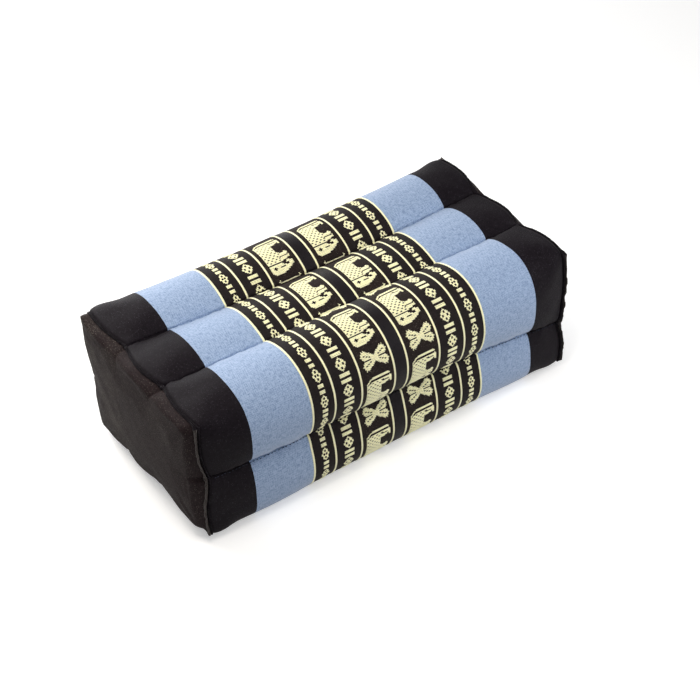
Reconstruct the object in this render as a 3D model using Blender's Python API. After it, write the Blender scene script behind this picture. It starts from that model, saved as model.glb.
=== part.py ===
"""A firm block cushion of banded handwoven cloth, quilted in channels three wide and two high.

Metres, +Z up. X runs along the cushion, -Y is its front, and the origin is at the middle of the
footprint on the surface that the cushion lies on.
"""

import math

import bmesh
import bpy

MM = 0.001

# The block, measured between the corners of the seams that join the cover to the end panels.
LENGTH = 326 * MM
HALF_LENGTH = LENGTH / 2

# The cover's colour bands, from the middle outwards: patterned, blue, black. The cloth sits a
# little to the right of the block's middle.
PATTERN_HALF_WIDTH = 77 * MM
BLUE_WIDTH = 50 * MM
CLOTH_SHIFT = 1.7 * MM

# The cover swells from each end seam to its full size over this length.
END_RISE = 43 * MM
END_RISE_POWER = 2.4

# The end seams: drawn in where a channel seam meets them, pushed out by the stuffing between.
SEAM_PULL = 3 * MM
CHANNEL_PUSH = 2 * MM
END_SHIFT_FADE = 8

# The end panels, boxed out by the stuffing, with the seam lip along their edge. Their dents at the
# channel seams fade towards the middle.
PANEL_CLOTH = 1.5 * MM
PANEL_GAP = 0.5 * MM
PANEL_BULGE = 14 * MM
PANEL_BOXINESS = 4.5
PANEL_MIDDLE_UP = 57 * MM
PANEL_DENT = 0.15
PANEL_SHIFT_FADE = 3
LIP_HEIGHT = 2.2 * MM
LIP_OVERHANG = 1.0 * MM
LIP_TOP_OVERHANG = 0.3 * MM
GROOVE_HEIGHT = 0.4 * MM

# Mesh density: steps across one channel, and along each colour band of one half.
STEPS_PER_CHANNEL = 10
BLACK_STEPS = 7
BLUE_STEPS = 4
PATTERN_STEPS = 7

# Rows of an end from its middle outwards, as shares of the way to the edge.
END_ROWS = (0.25, 0.5, 0.7, 0.85, 0.94)
GROOVE_AT = 0.972

# The channel seams, in millimetres. Columns: across and up at mid length, across at the ends, up at
# the left end, up at the right end.
SEAMS = {
    "side_back": (78, 56, 80, 59, 50),
    "top_back": (26, 106.5, 27, 112, 112),
    "top_front": (-28, 110, -27, 110, 110),
    "side_front": (-78, 56, -80, 61.5, 46.5),
    "bottom_front": (-28, 7, -28, 7, 7),
    "bottom_back": (28, 7, 32, 7, 7),
}

# The stuffed channels, each between two seams, as the oval that its cloth follows, in millimetres.
# Columns: first seam, last seam, way to its crest or corner, centre, half sizes, squareness, half
# sizes at the ends, squareness at the ends, gain towards the ends, sharpness of the draw-in.
CHANNELS = {
    "top_back": ("side_back", "top_back", (1, 1), (51, 80), (38, 38), 2.6, (29, 33), 14, 2.3, 8),
    "top_middle": ("top_back", "top_front", (0, 1), (-1, 57), (59.5, 59.5), 2, (74, 56), 2, 1.4, 5),
    "top_front": ("top_front", "side_front", (-1, 1), (-51, 80), (38, 38), 2.6, (29, 32), 10, 0, 8),
    "bottom_front": ("side_front", "bottom_front", (-1, -1), (-52, 33), (33, 35), 3, (28, 27), 14, 0, 8),
    "bottom_middle": ("bottom_front", "bottom_back", (0, -1), (0, 58), (60, 60), 2, (74, 55), 2, 0, 5),
    "bottom_back": ("bottom_back", "side_back", (1, -1), (52, 33), (33, 35), 3, (28, 28), 14, 0, 8),
}


def clear_scene():
    for thing in list(bpy.data.objects):
        bpy.data.objects.remove(thing)


def between(start, finish, share):
    return start + (finish - start) * share


def fullness(x):
    """0 at an end seam, 1 where the cushion has its full section."""
    from_end = min(max(HALF_LENGTH - abs(x), 0.0), END_RISE)
    return 1.0 - (1.0 - from_end / END_RISE) ** END_RISE_POWER


def seam_point(name, x):
    """Where a seam crosses the section at x. Its line sags to its mid-length place."""
    across, up, end_across, left_up, right_up = SEAMS[name]
    along = x / HALF_LENGTH
    end_up = between(left_up, right_up, (along + 1.0) / 2.0)
    sag = 1.0 - along**2
    return between(end_across, across, sag) * MM, between(end_up, up, sag) * MM


def oval_reach(angle, half_sizes, squareness):
    across = abs(math.cos(angle)) / half_sizes[0]
    up = abs(math.sin(angle)) / half_sizes[1]
    return (across**squareness + up**squareness) ** (-1.0 / squareness)


def end_shift(way, share):
    """How far the end seam lies outside its plane, at this share of the way across a channel."""
    towards_seam = abs(2.0 * share - 1.0)
    push = math.sin(math.pi * towards_seam) if way[0] else math.cos(math.pi / 2.0 * towards_seam)
    return CHANNEL_PUSH * push - SEAM_PULL * towards_seam**2


def channel_points(name, x):
    """The cloth of one channel at x, from its first seam up to its last, which the next one starts with."""
    first, last, way, centre, sizes, square, end_sizes, end_square, gain, draw = CHANNELS[name]
    full = fullness(x)
    fuller = gain * (x / HALF_LENGTH) ** 2
    half_sizes = [between(end, size + fuller, full) * MM for end, size in zip(end_sizes, sizes)]
    squareness = between(square, end_square, (1.0 - full) ** 2)
    middle_across, middle_up = centre[0] * MM, centre[1] * MM

    def seen_from_centre(seam):
        across, up = seam_point(seam, x)
        across -= middle_across
        up -= middle_up
        angle = math.atan2(up, across)
        reach = oval_reach(angle, half_sizes, squareness)
        return angle, math.hypot(across, up) / reach - 1.0

    start, start_draw = seen_from_centre(first)
    stop, stop_draw = seen_from_centre(last)
    crest = math.atan2(way[1] * half_sizes[1], way[0] * half_sizes[0])
    while crest < start:
        crest += 2.0 * math.pi
    while stop < crest:
        stop += 2.0 * math.pi
    points = []
    for step in range(STEPS_PER_CHANNEL):
        share = step / STEPS_PER_CHANNEL
        if share < 0.5:
            angle = between(start, crest, share * 2.0)
        else:
            angle = between(crest, stop, share * 2.0 - 1.0)
        reach = oval_reach(angle, half_sizes, squareness)
        reach *= 1.0 + start_draw * (1.0 - share) ** draw + stop_draw * share**draw
        shift = end_shift(way, share)
        across = middle_across + reach * math.cos(angle)
        up = max(middle_up + reach * math.sin(angle), 0.0)
        points.append((shift, across, up))
    return points


def section(x):
    """The whole outline at x, anticlockwise seen from the right, as (end shift, across, up)."""
    outline = []
    for name in CHANNELS:
        outline.extend(channel_points(name, x))
    return outline


def spaced(start, stop, steps, ease=False):
    """Stations from start up to, not including, stop: even, or closer together towards stop."""
    shares = (step / steps for step in range(steps))
    if ease:
        shares = (math.sin(share * math.pi / 2.0) for share in shares)
    return [between(start, stop, share) for share in shares]


def body_half_length():
    return HALF_LENGTH - PANEL_CLOTH - PANEL_GAP


def stations():
    """Sections along the cover, with one at each colour band's edge and more near the ends."""
    left, right = -PATTERN_HALF_WIDTH + CLOTH_SHIFT, PATTERN_HALF_WIDTH + CLOTH_SHIFT
    places = [-x for x in spaced(-left + BLUE_WIDTH, body_half_length(), BLACK_STEPS, True)]
    places.append(-body_half_length())
    places.reverse()
    places += spaced(left - BLUE_WIDTH, left, BLUE_STEPS)[1:]
    places += spaced(left, right, 2 * PATTERN_STEPS)
    places += spaced(right, right + BLUE_WIDTH, BLUE_STEPS)
    places += spaced(right + BLUE_WIDTH, body_half_length(), BLACK_STEPS, True)
    places.append(body_half_length())
    return places


def cover_row(mesh, x):
    """One section of the cover. Its end shift fades away from the ends."""
    at_end = abs(x) >= body_half_length()
    outline = section(math.copysign(HALF_LENGTH, x) if at_end else x)
    fade = math.copysign(abs(x / body_half_length()) ** END_SHIFT_FADE, x)
    return [mesh.verts.new((x + shift * fade, across, up)) for shift, across, up in outline]


def end_row(mesh, side, share, inset, raised=None, overhang=0.0):
    """A row of an end: the seam's outline shrunk to this share, domed, and set in by inset."""
    row = []
    for place, (shift, across, up) in enumerate(section(side * HALF_LENGTH)):
        towards_seam = abs(2.0 * (place % STEPS_PER_CHANNEL) / STEPS_PER_CHANNEL - 1.0)
        dent = 1.0 - PANEL_DENT * (share * towards_seam**2) ** 2
        out = PANEL_BULGE * (1.0 - share**PANEL_BOXINESS) * dent if raised is None else raised
        reach = math.hypot(across, up - PANEL_MIDDLE_UP)
        scale = share + overhang / reach
        x = side * (HALF_LENGTH + shift * share**PANEL_SHIFT_FADE + out - inset)
        row.append(mesh.verts.new((x, across * scale, PANEL_MIDDLE_UP + (up - PANEL_MIDDLE_UP) * scale)))
    return row


def join_rows(mesh, first, second):
    count = len(first)
    faces = []
    for i in range(count):
        j = (i + 1) % count
        faces.append(mesh.faces.new((first[i], first[j], second[j], second[i])))
    return faces


def close_row(mesh, row, side, inset):
    """A fan from a row to a vertex at the middle of the end."""
    middle = mesh.verts.new((side * (HALF_LENGTH + PANEL_BULGE - inset), 0.0, PANEL_MIDDLE_UP))
    faces = []
    for i in range(len(row)):
        faces.append(mesh.faces.new((row[i], row[(i + 1) % len(row)], middle)))
    return faces


def finish_mesh(mesh, name, materials):
    bmesh.ops.recalc_face_normals(mesh, faces=mesh.faces)
    data = bpy.data.meshes.new(name)
    mesh.to_mesh(data)
    mesh.free()
    for material in materials:
        data.materials.append(material)
    data.shade_smooth()
    data.set_sharp_from_angle(angle=math.radians(50))
    thing = bpy.data.objects.new(name, data)
    bpy.context.scene.collection.objects.link(thing)
    return thing


def cloth(name, colour, roughness):
    material = bpy.data.materials.new(name)
    material.use_nodes = True
    shader = material.node_tree.nodes["Principled BSDF"]
    shader.inputs["Base Color"].default_value = (*colour, 1.0)
    shader.inputs["Roughness"].default_value = roughness
    shader.inputs["Metallic"].default_value = 0.0
    return material


def band_at(x):
    """Which cloth colour lies at x: 0 patterned, 1 blue, 2 black."""
    from_middle = abs(x - CLOTH_SHIFT)
    if from_middle < PATTERN_HALF_WIDTH:
        return 0
    return 1 if from_middle < PATTERN_HALF_WIDTH + BLUE_WIDTH else 2


def make_body():
    """The stuffed cover: its sections joined lengthwise, and a domed end behind each panel."""
    mesh = bmesh.new()
    places = stations()
    rows = [cover_row(mesh, x) for x in places]
    for i in range(len(rows) - 1):
        band = band_at((places[i] + places[i + 1]) / 2.0)
        for face in join_rows(mesh, rows[i], rows[i + 1]):
            face.material_index = band
    inset = PANEL_CLOTH + PANEL_GAP
    for outer, side in ((rows[0], -1), (rows[-1], 1)):
        faces = []
        for share in reversed(END_ROWS):
            inner = end_row(mesh, side, share, inset)
            faces += join_rows(mesh, outer, inner)
            outer = inner
        faces += close_row(mesh, outer, side, inset)
        for face in faces:
            face.material_index = 2
    patterned = cloth("patterned_cloth", (0.12, 0.105, 0.085), 0.85)
    blue = cloth("blue_cloth", (0.33, 0.45, 0.67), 0.9)
    black = cloth("black_cloth", (0.018, 0.015, 0.018), 0.8)
    return finish_mesh(mesh, "cushion_body", (patterned, blue, black))


def make_panel(name, side):
    """One end panel: boxed-out cloth with its seam lip standing up along the edge."""
    mesh = bmesh.new()
    rows = [end_row(mesh, side, share, 0.0) for share in END_ROWS]
    close_row(mesh, rows[0], side, 0.0)
    rows.append(end_row(mesh, side, GROOVE_AT, 0.0, raised=GROOVE_HEIGHT))
    rows.append(end_row(mesh, side, 1.0, 0.0, raised=LIP_HEIGHT, overhang=LIP_TOP_OVERHANG))
    rows.append(end_row(mesh, side, 1.0, 0.0, raised=LIP_HEIGHT / 2.0, overhang=LIP_OVERHANG))
    rows.append(end_row(mesh, side, 1.0, PANEL_CLOTH, raised=0.0))
    for share in reversed(END_ROWS):
        rows.append(end_row(mesh, side, share, PANEL_CLOTH))
    close_row(mesh, rows[-1], side, PANEL_CLOTH)
    for i in range(len(rows) - 1):
        join_rows(mesh, rows[i], rows[i + 1])
    black = cloth(name + "_cloth", (0.022, 0.018, 0.018), 0.85)
    return finish_mesh(mesh, name, (black,))


clear_scene()
make_body()
make_panel("end_panel_left", -1)
make_panel("end_panel_right", 1)
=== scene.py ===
import math
import re

import bpy
import numpy as np
from mathutils import Matrix, Vector, noise


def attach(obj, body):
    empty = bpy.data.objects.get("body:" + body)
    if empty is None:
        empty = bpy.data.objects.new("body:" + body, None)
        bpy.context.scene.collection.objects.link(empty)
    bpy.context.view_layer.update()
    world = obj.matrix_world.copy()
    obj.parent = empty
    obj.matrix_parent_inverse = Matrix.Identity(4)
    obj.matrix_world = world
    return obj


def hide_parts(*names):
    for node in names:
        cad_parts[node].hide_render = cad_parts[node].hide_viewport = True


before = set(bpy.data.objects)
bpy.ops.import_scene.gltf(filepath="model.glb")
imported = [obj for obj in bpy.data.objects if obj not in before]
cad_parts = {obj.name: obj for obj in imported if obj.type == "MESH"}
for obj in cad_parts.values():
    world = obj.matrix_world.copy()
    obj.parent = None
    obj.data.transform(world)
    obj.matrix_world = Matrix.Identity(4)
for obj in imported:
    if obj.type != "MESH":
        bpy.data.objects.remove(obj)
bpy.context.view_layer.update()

# ------------------------------------------------
# The cover: one length of handwoven cotton, in bands of black, blue and a patterned middle, wrapped
# round six channels of packed kapok, three over three. It is sewn through along each channel seam,
# and its ends are drawn in to the seams of the end panels.

MM = 0.001
HALF_LENGTH = 163.0
CLOTH_SHIFT = 1.7
END_RISE = 43.0
END_RISE_POWER = 2.4
SEAM_PULL = 3.0
CHANNEL_PUSH = 2.0
END_SHIFT_FADE = 8
SEAM_CLOSENESS = 0.11

# Where each channel seam runs, in millimetres: across and up at mid length, across at the ends, up
# at the left end, up at the right end.
SEAMS = {
    "side_back": (78, 56, 80, 59, 50),
    "top_back": (26, 106.5, 27, 112, 112),
    "top_front": (-28, 110, -27, 110, 110),
    "side_front": (-78, 56, -80, 61.5, 46.5),
    "bottom_front": (-28, 7, -28, 7, 7),
    "bottom_back": (28, 7, 32, 7, 7),
}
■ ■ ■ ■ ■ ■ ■
Return nothing but the lines from the first line of the listing through the line with "HALF_LENGTH = LENGTH / 2", please, keeping every one of them unchanged.

:: TASK RESPONSE ::
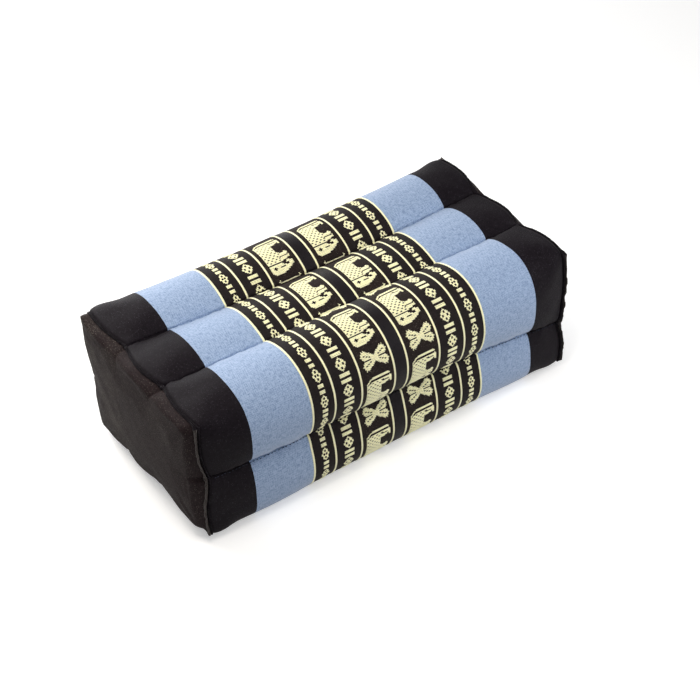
Reconstruct the object in this render as a 3D model using Blender's Python API. After it, write the Blender scene script behind this picture. It starts from that model, saved as model.glb.
=== part.py ===
"""A firm block cushion of banded handwoven cloth, quilted in channels three wide and two high.

Metres, +Z up. X runs along the cushion, -Y is its front, and the origin is at the middle of the
footprint on the surface that the cushion lies on.
"""

import math

import bmesh
import bpy

MM = 0.001

# The block, measured between the corners of the seams that join the cover to the end panels.
LENGTH = 326 * MM
HALF_LENGTH = LENGTH / 2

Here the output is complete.